Acceptance and commitment therapy (ACT) is a cognitive behavioral therapy approach in which you learn to stop avoiding, denying, or struggling with difficult feelings, physical sensations, urges, or thoughts. Instead, you approach your thoughts and feelings with a willingness to feel, openness to listen, and let go. With your increased awareness and distance from your thinking, you can choose a meaningful behavior. Acceptance and commitment therapy aims to increase psychological flexibility by teaching you techniques that support your ability to experience the present moment, allow the experience, and take meaningful action based on your values.
Acceptance and commitment therapy (ACT) uses metaphors, therapeutic paradoxes, and experiential exercises to increase cognitive and behavioral changes. ACT postulates that it is counterproductive to try to control painful emotions, physical sensations, and memories because suppressing those types of feelings can often lead to more distress. In acceptance and commitment therapy, you will use mindfulness, acceptance of your human experience, an understanding of your personal values, and your commitment to making a change to guide the therapeutic process.
Learning to accept difficult thoughts and memories and, at the same time, making incremental changes to problematic behavior, can help you engage in a meaningful life. In acceptance and commitment therapy, you learn to pay attention to how you talk to yourself about traumatic events, difficult relationships, and physical issues. ACT postulates that our language can trap us into suffering. Looking at thoughts and where they started helps to create new patterns and behaviors. We can use these skills to free ourselves and create behaviors in line with our values, to live our best lives, with all our experiences, with self-acceptance.
Renowned psychologist Steven Hayes defines acceptance as “active, nonjudgmental embracing of experience in the here and now.” Mindfulness meditation trains you to allow your thoughts and feelings and stop avoiding pain, both emotional and physical. This strategy can be effective for chronic pain because it cultivates the acceptance of pain that won’t leave your body and helps you find ways to live with meaning and purpose.
You learn to approach your problems in a different way to free yourself from suffering. The goal in ACT is to create flexibility in how you think, freeing yourself from the traps of language. This opens the door for new behaviors. For example, a person with chronic pain may think, “All I feel is pain; I can’t do anything because of this pain.” This statement creates more suffering and prevents living in the moment. By combining mindfulness skills, acceptance, and committed valued actions, you increase your flexibility in thinking and acting. The person with pain may now notice the pain, but they are no longer defined by it or controlled by it.

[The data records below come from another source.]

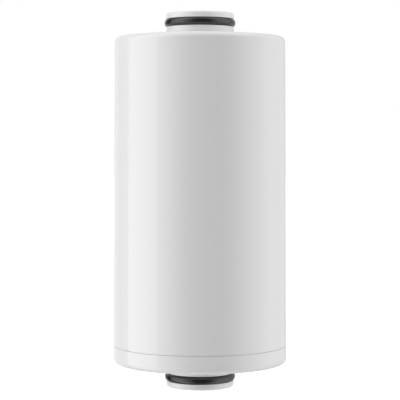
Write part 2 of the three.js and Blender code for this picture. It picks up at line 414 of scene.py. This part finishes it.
# ---------------------------------------------------------------------------------------------
# Support plates. Natural polypropylene discs, moulded with flared round holes on a triangular grid.
# The lower one lies on the cap's ribs and the upper one under the shell's, with the filling between.

HOLE_RADIUS = 0.0022
HOLE_PITCH = 0.0092
HOLE_FLARE = 0.0004
PLATE_EDGE = 0.0004
EJECTOR_RADIUS = 0.0016
EJECTOR_DEPTH = 0.00015
EJECTOR_FROM_RIM = 1.6           # of its own radius
EJECTOR_BEARINGS = np.radians([30, 90, 150, 210, 270, 330])
OVERSHOOT = 0.0005               # how far a cutting shape stands out of the face that it cuts
PLATE_STEP = 0.006

natural_pp = moulded("natural_pp", 0.00001, {
    "Colour": (0.76, 0.76, 0.72, 1), "Cloud": 0.05, "Roughness": 0.34, "Roughness spread": 0.12,
    "Peel size": 900}, IOR=1.49, Subsurface_Weight=0.25, Subsurface_Scale=0.002)


def layer_of(node):
    """Radius, floor and top of a round layer."""
    low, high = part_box(node)
    return high.x, low.z, high.z


def disc(radius, floor, top, edge, longest, around):
    """A turned disc with rounded edges, in steps no longer than one size across its faces."""
    outline = rounded([(0, floor, 0), (radius, floor, edge), (radius, top, edge), (0, top, 0)])
    return turned_solid(stepped(outline, longest, closed=False), around)


def hole_grid(reach):
    """Centres of a triangular grid within a reach: every second row is shifted by half a pitch."""
    n = math.ceil(reach / HOLE_PITCH) + 1
    row, column = np.mgrid[-n:n + 1, -n:n + 1]
    x = (HOLE_PITCH * (column + 0.5 * (row % 2))).ravel()
    y = (HOLE_PITCH * math.sqrt(0.75) * row).ravel()
    kept = np.hypot(x, y) <= reach
    return x[kept], y[kept]


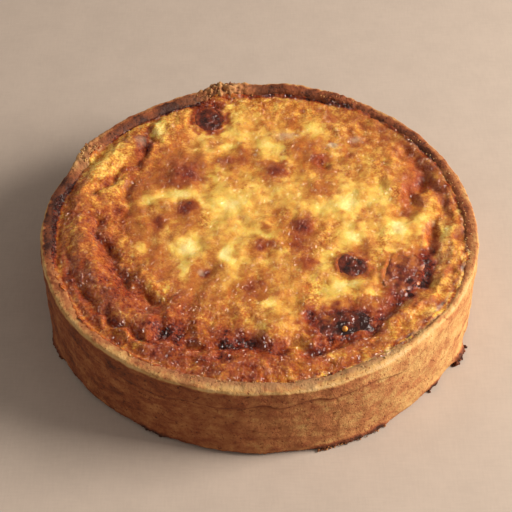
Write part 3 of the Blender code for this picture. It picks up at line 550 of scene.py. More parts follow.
def linear(hex_colour):
    """Linear RGBA of an sRGB hex colour."""
    parts = [int(hex_colour[i : i + 2], 16) / 255 for i in (1, 3, 5)]
    curved = [((p + 0.055) / 1.055) ** 2.4 if p > 0.04045 else p / 12.92 for p in parts]
    return (*curved, 1.0)


def length(name, default, description):
    """A length that a user can change."""
    return bpy.props.FloatProperty(
        name=name, description=description, default=default, precision=4, unit="LENGTH"
    )


def colour(name, hex_colour, description):
    """A colour that a user can change."""
    return bpy.props.FloatVectorProperty(
        name=name,
        description=description,
        default=linear(hex_colour),
        size=4,
        min=0,
        max=1,
        subtype="COLOR",
    )


class QuicheSizes(bpy.types.PropertyGroup):
    """Sizes of the tart, the same as those of its solids."""

    rim_radius: length("Rim radius", 0.1, "Outer radius of the case at its rim")
    base_radius: length("Base radius", 0.1000, "Outer radius of the case at its foot")
    rim_height: length("Rim height", 0.0438, "Height of the rim above the table")
    wall_thickness: length("Wall thickness", 0.0070, "Thickness of the pastry wall")
    wall_thicker_in_front: length("Extra in front", 0.0004, "How much thicker the wall is in front")
    floor_thickness: length("Floor thickness", 0.006, "Thickness of the pastry floor")
    custard_height: length("Custard height", 0.0415, "Height of the custard in the middle")
    lap_depth: length("Lap depth", 0.0006, "How far the lapped band stands proud")
    ring_radius: length("Ring radius", 0.083, "Radius of the raised ring of custard")
    ring_half_width: length("Ring half width", 0.0095, "Half width of the raised ring")


class QuicheColours(bpy.types.PropertyGroup):
    """Colours of the tart and of its stage."""

    lemon: colour("Lemon", "#F5E296", "Custard that is only just set")
    yellow: colour("Yellow", "#E3C05E", "Set custard")
    golden: colour("Golden", "#D39E48", "Lightly browned custard")
    amber: colour("Amber", "#B06A28", "Browned custard")
    orange_brown: colour("Orange brown", "#995022", "Well browned skin")
    red_brown: colour("Red brown", "#863916", "Dark browned skin")
    maroon: colour("Maroon", "#661F0F", "Skin about to burn")
    burnt: colour("Burnt", "#30100B", "Burnt skin")
    ash: colour("Ash", "#BCAA90", "Split cream")
    cream: colour("Cream crust", "#CBA878", "Palest pastry, on the rim")
    sand: colour("Sandy crust", "#BE955C", "Golden pastry")
    crust: colour("Brown crust", "#A66D42", "Browned pastry of the wall")
    dark_crust: colour("Red brown crust", "#874A2C", "Dark pastry")
    char: colour("Char", "#3A1F18", "Burnt pastry and drips")
    dust: colour("Dusty crust", "#A27C56", "Dry, greyish crumb inside the rim")
    bacon: colour("Bacon", "#6E2C1A", "Red-brown baked bacon")
    bacon_dark: colour("Dark bacon", "#280C08", "Charred bacon")
    bacon_fat: colour("Bacon fat", "#A4602C", "Rendered fat on the bacon")
    floor: colour("Floor", "#B5A89C", "Matt paper under the tart")


def sizes():
    """The sizes set in the scene."""
    return bpy.context.scene.quiche_sizes


def colours():
    """The colours set in the scene."""
    return bpy.context.scene.quiche_colours


def waves(angle, terms):
    """Sum of slow waves round the tart."""
    return sum(w.size * np.cos(w.count * (angle - math.radians(w.start_deg))) for w in terms)


def hump(angle, centre_deg, half_deg):
    """1 at an angle, falling smoothly to 0 on both sides of it."""
    turn = (angle - math.radians(centre_deg) + math.pi) % math.tau - math.pi
    return np.exp(-((turn / math.radians(half_deg)) ** 2))


def ease(value, start=0, over=1):
    """0 up to the start, rising to 1 over a stretch, with level ends."""
    t = np.clip((value - start) / over, 0, 1)
    return t * t * (3 - 2 * t)


def tones(angle, humps):
    """Sum of humps round the tart: size, angle and half width in degrees."""
    return sum(size * hump(angle, centre, half) for size, centre, half in humps)


def at_marks(angle, marks, key):
    """What each mark gives at an angle, falling smoothly on both sides of it."""
    return [getattr(m, key) * hump(angle, m.angle_deg, m.half_deg) for m in marks]


def between(turn_deg, points, key):
    """A value at each angle, between the points that give it round the tart."""
    places = [p.angle_deg for p in points]
    return np.interp(turn_deg, places, [getattr(p, key) for p in points], period=360)


def toward(level, target, share):
    """A level, moved by a share of the way to a target."""
    return level + (target - level) * share


def band(value, middle, half):
    """1 at one value, falling smoothly to 0 on both sides of it."""
    return np.exp(-(((value - middle) / half) ** 2))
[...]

As you learn to observe, rather than be attached to, your thoughts, emotions, and physical sensations, you begin to see a different path forward. In acceptance and commitment therapy, you increase your self-awareness and develop a deeper understanding of your situation. You then commit to letting go of struggling or avoiding discomfort. The ultimate goal of ACT is the development of psychological flexibility by practicing mindfulness, willingness, and values-based living. Once you practice these skills, you will learn to live your life with self-acceptance, openness, and the power to choose the type of life you want to live.